-- START OF Collected material --

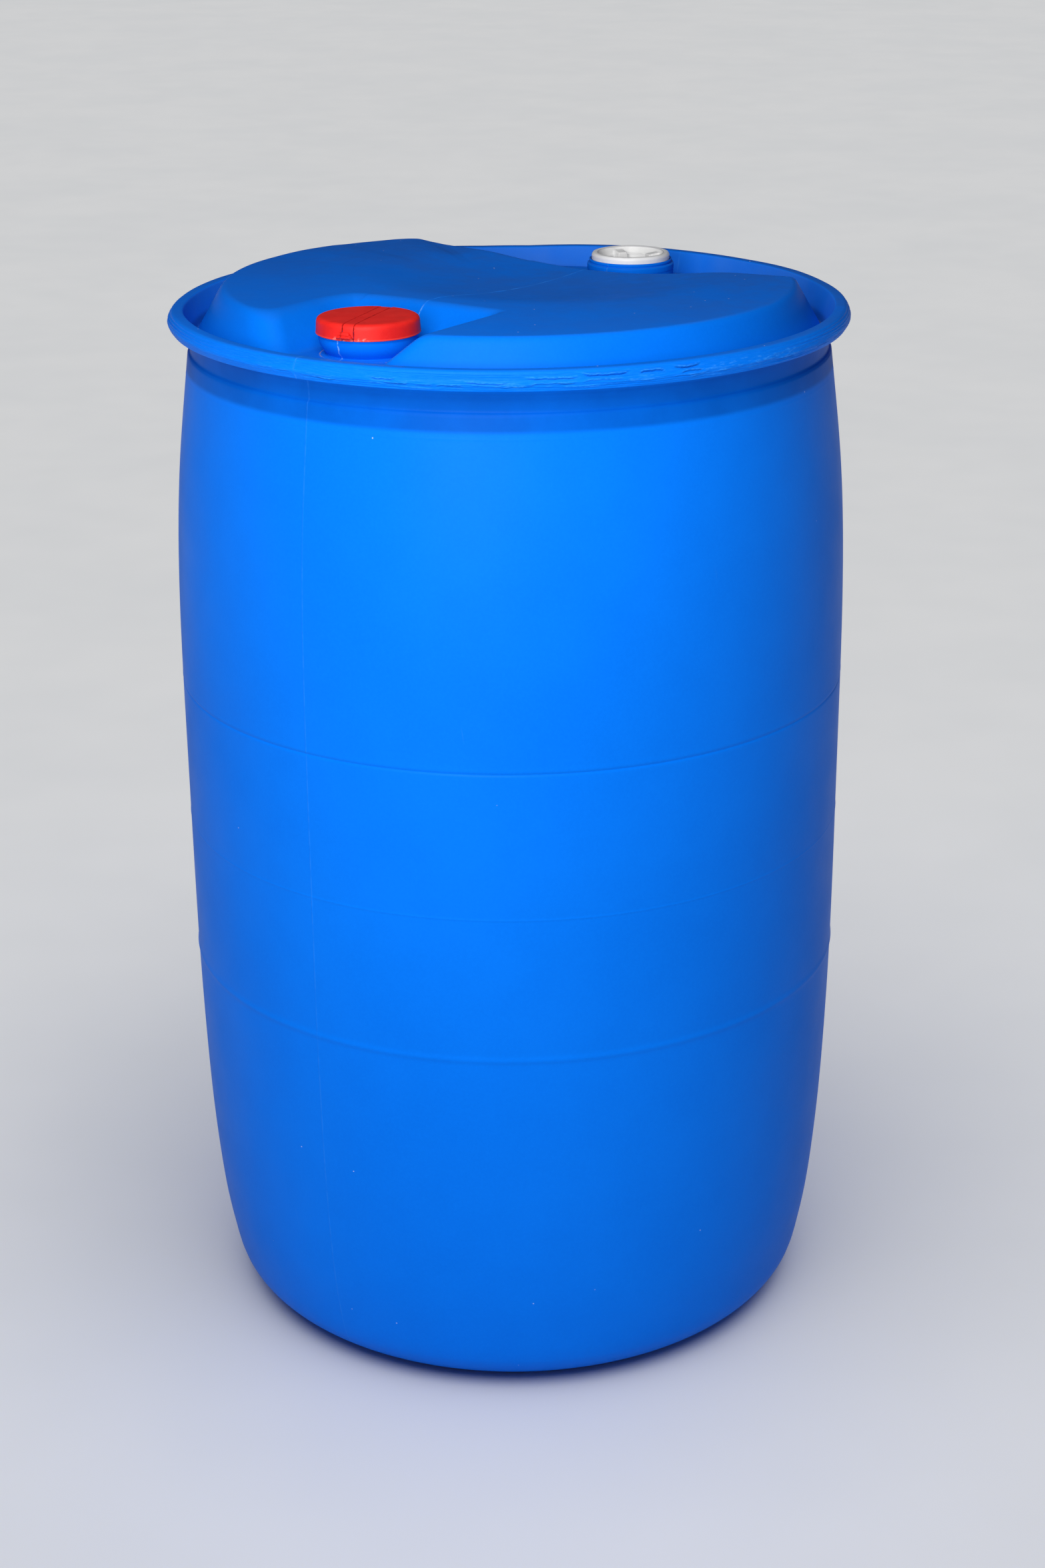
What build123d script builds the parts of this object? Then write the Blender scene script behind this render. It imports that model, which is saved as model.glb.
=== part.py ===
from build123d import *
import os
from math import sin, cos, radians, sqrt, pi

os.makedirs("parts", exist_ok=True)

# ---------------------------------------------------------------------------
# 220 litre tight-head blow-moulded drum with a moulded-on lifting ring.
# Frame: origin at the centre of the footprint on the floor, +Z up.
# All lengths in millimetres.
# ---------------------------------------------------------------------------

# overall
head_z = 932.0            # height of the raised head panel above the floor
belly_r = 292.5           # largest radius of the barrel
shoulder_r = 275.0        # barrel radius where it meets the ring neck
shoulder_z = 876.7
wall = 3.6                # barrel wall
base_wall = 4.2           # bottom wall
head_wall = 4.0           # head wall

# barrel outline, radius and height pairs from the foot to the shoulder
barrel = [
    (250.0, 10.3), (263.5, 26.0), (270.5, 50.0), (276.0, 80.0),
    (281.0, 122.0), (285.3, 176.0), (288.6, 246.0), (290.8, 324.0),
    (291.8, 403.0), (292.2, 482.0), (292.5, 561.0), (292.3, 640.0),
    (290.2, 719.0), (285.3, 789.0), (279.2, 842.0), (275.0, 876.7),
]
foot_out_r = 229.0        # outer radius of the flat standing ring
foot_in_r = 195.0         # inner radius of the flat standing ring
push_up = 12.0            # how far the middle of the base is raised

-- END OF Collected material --

Return the material exactly as it stands.

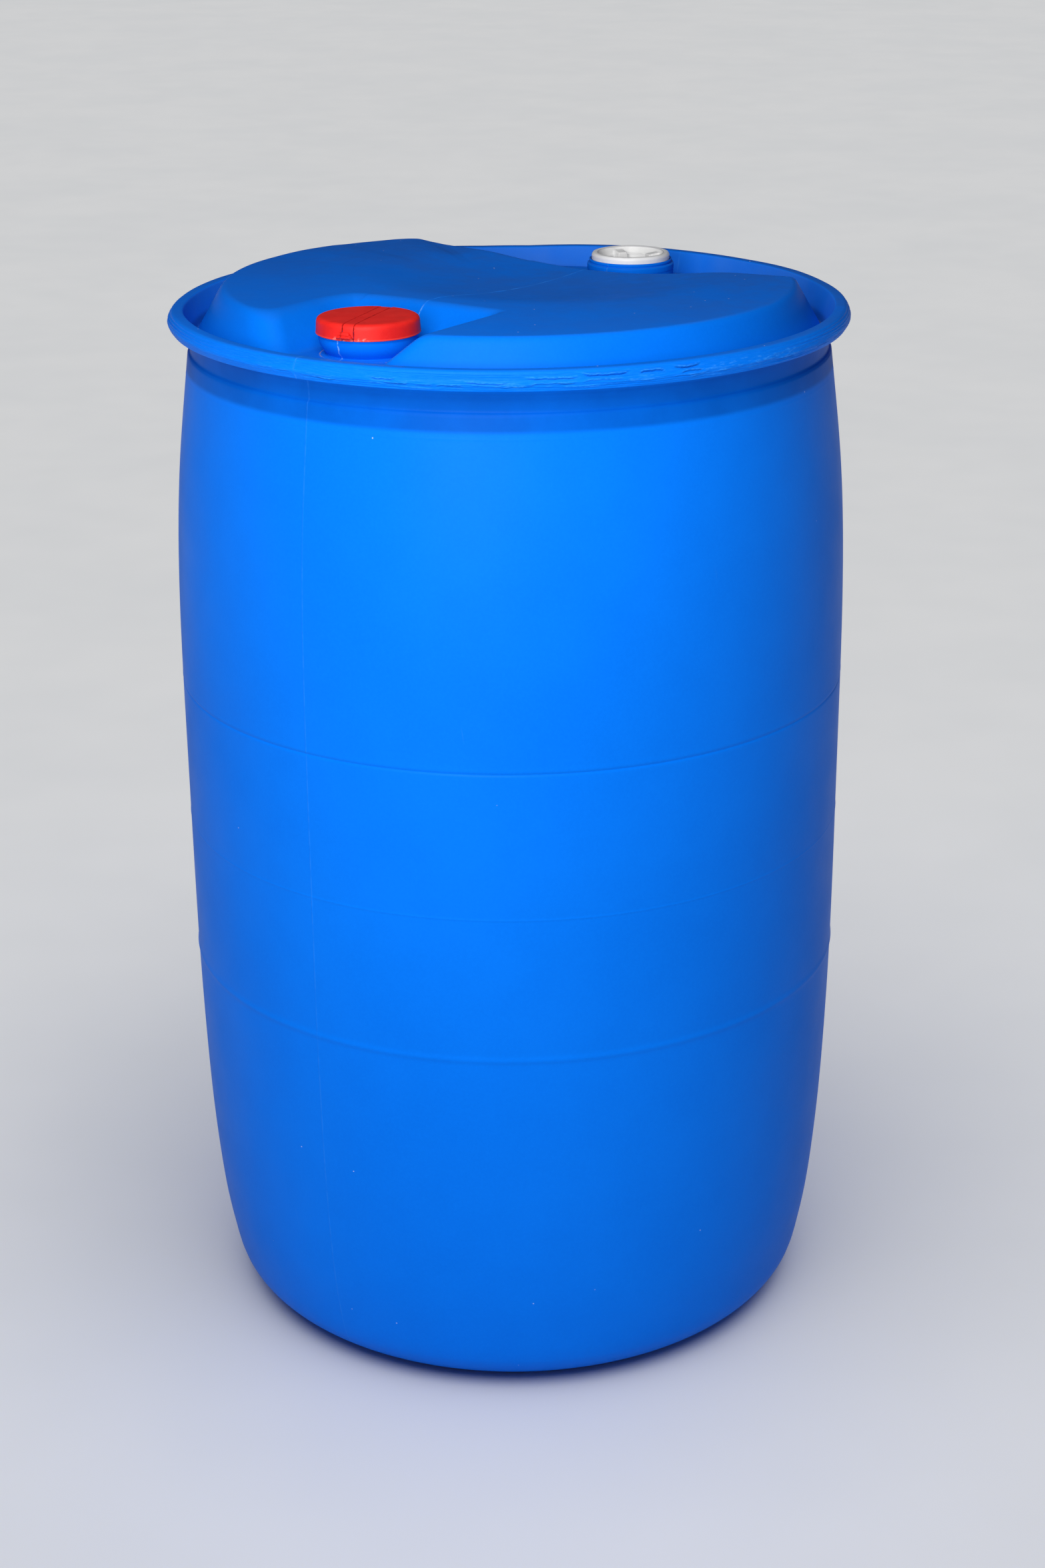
What build123d script builds the parts of this object? Then write the Blender scene script behind this render. It imports that model, which is saved as model.glb.
=== part.py ===
from build123d import *
import os
from math import sin, cos, radians, sqrt, pi

os.makedirs("parts", exist_ok=True)

# ---------------------------------------------------------------------------
# 220 litre tight-head blow-moulded drum with a moulded-on lifting ring.
# Frame: origin at the centre of the footprint on the floor, +Z up.
# All lengths in millimetres.
# ---------------------------------------------------------------------------

# overall
head_z = 932.0            # height of the raised head panel above the floor
belly_r = 292.5           # largest radius of the barrel
shoulder_r = 275.0        # barrel radius where it meets the ring neck
shoulder_z = 876.7
wall = 3.6                # barrel wall
base_wall = 4.2           # bottom wall
head_wall = 4.0           # head wall

# barrel outline, radius and height pairs from the foot to the shoulder
barrel = [
    (250.0, 10.3), (263.5, 26.0), (270.5, 50.0), (276.0, 80.0),
    (281.0, 122.0), (285.3, 176.0), (288.6, 246.0), (290.8, 324.0),
    (291.8, 403.0), (292.2, 482.0), (292.5, 561.0), (292.3, 640.0),
    (290.2, 719.0), (285.3, 789.0), (279.2, 842.0), (275.0, 876.7),
]
foot_out_r = 229.0        # outer radius of the flat standing ring
foot_in_r = 195.0         # inner radius of the flat standing ring
push_up = 12.0            # how far the middle of the base is raised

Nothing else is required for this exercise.